Guys,  got it all wrong!  My family tree has to be started over  :: 

Seems my grandfather Alexander Sutherland was born in Avoch, Ross & Cromarty 1889??  Not in Westerdale Caithness as I had thought...  And his parents were Donald Sutherland and Margaret McIntosh NOT James and Catherine afterall......help....please??  Can anyone help me from there?
Please?

----------


## Oddquine

> Guys,  got it all wrong!  My family tree has to be started over   Seems my grandfather Alexander Sutherland was born in Avoch, Ross & Cromarty 1889??  Not in Westerdale Caithness as I had thought...  And his parents were Donald Sutherland and Margaret McIntosh NOT James and Catherine afterall......help....please??  Can anyone help me from there? Please?


   Parents married 7/10/1887 in Avoch C of S. Both lived at the time in Avoch and he was a fisherman.  His parents were John Sutherland, fisherman and Margaret Reid.
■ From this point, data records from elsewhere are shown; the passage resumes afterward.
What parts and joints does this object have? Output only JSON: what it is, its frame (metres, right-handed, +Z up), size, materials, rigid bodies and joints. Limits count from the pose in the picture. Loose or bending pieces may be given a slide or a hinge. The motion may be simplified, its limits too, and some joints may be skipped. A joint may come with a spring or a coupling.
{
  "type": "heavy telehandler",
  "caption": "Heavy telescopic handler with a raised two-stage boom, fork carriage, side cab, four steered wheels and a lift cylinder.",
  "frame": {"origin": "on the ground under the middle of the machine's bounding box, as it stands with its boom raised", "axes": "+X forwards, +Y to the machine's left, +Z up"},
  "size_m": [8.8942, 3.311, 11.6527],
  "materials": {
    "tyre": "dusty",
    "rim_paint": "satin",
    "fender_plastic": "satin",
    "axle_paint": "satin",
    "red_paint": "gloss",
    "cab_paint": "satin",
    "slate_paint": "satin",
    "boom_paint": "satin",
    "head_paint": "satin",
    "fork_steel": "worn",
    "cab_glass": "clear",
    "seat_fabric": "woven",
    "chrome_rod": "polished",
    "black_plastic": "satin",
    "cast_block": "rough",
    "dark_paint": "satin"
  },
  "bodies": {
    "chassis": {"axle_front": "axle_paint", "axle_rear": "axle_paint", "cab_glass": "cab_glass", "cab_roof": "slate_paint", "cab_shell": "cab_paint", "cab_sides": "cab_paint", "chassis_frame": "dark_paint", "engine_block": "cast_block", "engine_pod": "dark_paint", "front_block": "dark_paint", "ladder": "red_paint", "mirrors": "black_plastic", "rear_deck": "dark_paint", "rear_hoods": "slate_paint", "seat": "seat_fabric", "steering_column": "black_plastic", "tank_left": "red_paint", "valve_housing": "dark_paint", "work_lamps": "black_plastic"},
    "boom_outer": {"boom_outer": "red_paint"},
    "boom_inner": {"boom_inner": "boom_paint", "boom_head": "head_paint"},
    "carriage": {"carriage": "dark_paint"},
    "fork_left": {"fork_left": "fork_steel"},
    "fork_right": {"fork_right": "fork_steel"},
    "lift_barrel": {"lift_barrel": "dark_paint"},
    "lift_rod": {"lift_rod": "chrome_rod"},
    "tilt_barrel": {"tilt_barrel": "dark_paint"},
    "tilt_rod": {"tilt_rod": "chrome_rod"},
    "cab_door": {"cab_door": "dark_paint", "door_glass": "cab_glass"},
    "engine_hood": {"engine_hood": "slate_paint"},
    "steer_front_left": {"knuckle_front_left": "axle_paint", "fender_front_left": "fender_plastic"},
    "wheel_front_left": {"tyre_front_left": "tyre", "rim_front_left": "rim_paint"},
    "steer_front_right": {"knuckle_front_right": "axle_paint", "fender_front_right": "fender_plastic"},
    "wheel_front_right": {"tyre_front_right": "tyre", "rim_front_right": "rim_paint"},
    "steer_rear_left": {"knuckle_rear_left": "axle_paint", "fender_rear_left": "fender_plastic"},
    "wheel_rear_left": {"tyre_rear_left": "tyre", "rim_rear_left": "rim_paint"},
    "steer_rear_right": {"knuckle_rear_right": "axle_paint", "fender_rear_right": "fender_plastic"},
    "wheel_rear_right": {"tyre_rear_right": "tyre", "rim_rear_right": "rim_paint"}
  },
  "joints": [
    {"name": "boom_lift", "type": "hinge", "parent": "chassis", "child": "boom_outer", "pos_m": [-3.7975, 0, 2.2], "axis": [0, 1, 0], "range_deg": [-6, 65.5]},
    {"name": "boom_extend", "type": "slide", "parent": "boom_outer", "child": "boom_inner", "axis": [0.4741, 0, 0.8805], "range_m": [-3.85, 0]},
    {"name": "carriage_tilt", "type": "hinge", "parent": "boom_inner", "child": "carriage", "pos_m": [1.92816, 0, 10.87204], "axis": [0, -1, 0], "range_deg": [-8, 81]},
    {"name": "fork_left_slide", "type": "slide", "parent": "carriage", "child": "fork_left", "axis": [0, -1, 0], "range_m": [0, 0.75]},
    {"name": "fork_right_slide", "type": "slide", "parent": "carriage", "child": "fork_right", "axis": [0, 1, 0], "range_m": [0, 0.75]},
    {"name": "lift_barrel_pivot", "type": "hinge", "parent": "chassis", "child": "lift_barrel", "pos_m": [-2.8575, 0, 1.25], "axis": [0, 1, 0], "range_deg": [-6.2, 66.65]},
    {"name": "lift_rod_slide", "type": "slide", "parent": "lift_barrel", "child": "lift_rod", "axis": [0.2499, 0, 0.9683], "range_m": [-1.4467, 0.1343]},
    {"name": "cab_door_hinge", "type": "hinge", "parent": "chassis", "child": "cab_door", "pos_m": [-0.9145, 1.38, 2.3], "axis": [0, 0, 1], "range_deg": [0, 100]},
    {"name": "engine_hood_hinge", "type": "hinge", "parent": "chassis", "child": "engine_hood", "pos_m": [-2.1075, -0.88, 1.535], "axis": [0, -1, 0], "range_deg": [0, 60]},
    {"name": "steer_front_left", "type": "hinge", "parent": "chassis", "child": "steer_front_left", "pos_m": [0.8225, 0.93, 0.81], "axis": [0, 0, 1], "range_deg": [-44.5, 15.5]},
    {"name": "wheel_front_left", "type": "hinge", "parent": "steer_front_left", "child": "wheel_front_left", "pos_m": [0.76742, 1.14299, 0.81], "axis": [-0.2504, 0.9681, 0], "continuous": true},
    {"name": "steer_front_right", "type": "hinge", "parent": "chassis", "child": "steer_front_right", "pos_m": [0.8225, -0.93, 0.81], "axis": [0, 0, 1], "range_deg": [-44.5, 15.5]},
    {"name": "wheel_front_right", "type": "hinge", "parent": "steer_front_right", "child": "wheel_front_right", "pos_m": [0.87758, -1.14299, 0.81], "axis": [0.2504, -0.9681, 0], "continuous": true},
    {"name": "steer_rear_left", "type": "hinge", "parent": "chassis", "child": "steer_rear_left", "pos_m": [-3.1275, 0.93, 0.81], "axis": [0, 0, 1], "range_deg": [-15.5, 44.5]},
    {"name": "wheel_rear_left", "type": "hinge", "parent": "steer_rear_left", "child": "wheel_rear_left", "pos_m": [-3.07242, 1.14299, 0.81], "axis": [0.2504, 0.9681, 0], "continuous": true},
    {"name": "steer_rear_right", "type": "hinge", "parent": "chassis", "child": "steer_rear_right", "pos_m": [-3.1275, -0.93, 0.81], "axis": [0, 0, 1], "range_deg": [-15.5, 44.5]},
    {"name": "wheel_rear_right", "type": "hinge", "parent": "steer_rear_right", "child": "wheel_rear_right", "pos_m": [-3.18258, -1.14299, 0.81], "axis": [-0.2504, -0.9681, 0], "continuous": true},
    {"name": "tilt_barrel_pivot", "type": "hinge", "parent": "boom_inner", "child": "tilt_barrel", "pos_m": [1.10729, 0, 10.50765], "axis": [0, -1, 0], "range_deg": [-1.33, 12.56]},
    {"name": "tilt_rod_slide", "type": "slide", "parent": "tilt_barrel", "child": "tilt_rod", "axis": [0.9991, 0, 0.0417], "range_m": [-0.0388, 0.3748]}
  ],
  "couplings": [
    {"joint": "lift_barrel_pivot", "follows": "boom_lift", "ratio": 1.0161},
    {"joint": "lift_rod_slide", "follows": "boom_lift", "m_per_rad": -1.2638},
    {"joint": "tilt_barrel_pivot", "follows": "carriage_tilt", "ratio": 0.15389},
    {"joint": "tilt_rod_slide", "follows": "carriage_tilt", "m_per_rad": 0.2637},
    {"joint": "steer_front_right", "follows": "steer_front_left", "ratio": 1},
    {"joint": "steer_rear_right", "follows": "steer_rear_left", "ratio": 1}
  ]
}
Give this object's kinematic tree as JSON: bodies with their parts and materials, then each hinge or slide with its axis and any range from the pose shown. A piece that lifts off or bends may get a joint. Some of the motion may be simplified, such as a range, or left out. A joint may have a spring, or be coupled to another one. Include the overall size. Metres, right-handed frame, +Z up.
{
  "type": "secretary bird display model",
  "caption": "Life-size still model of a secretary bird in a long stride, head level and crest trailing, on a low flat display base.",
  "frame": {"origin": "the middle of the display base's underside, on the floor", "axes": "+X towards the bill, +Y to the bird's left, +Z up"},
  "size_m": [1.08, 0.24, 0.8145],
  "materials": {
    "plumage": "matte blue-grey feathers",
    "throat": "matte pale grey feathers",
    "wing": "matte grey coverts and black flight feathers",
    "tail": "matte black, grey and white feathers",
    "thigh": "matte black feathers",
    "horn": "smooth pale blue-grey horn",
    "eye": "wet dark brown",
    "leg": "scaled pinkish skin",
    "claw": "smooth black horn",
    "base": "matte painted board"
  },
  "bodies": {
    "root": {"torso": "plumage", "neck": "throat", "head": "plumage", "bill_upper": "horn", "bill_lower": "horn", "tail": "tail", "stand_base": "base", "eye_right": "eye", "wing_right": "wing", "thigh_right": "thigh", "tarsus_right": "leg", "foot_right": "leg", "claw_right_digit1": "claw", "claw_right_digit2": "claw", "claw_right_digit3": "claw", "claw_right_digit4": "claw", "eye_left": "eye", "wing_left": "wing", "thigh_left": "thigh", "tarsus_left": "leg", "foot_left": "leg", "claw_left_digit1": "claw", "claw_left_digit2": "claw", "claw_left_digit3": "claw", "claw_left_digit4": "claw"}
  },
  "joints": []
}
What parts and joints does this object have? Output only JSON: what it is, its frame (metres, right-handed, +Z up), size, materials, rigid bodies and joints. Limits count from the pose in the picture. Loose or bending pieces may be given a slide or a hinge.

Hers were Alexander McIntosh, also a fisherman and Betsy Reid.  Will that start you off again?  If you PM me your email address, I'll send you the downloaded certificate.

----------


## lindadorren

John Sutherland and Margaret Reid were married on 4th October 1861 in Avoch,  His age is given as 22 and hers as 26.  He made his mark (couldn't write) and she signed her name. His parents are given as Donald Sutherland and Janet Manson (I think although it could be Hanson).  Her parents are given as John Reid and Janet Davidson.
Hope this helps a bit.  You will need to refer to OPRs for their births.

Happy New Year.

Linda

Certificate number 1861  059/000014 if it helps.

----------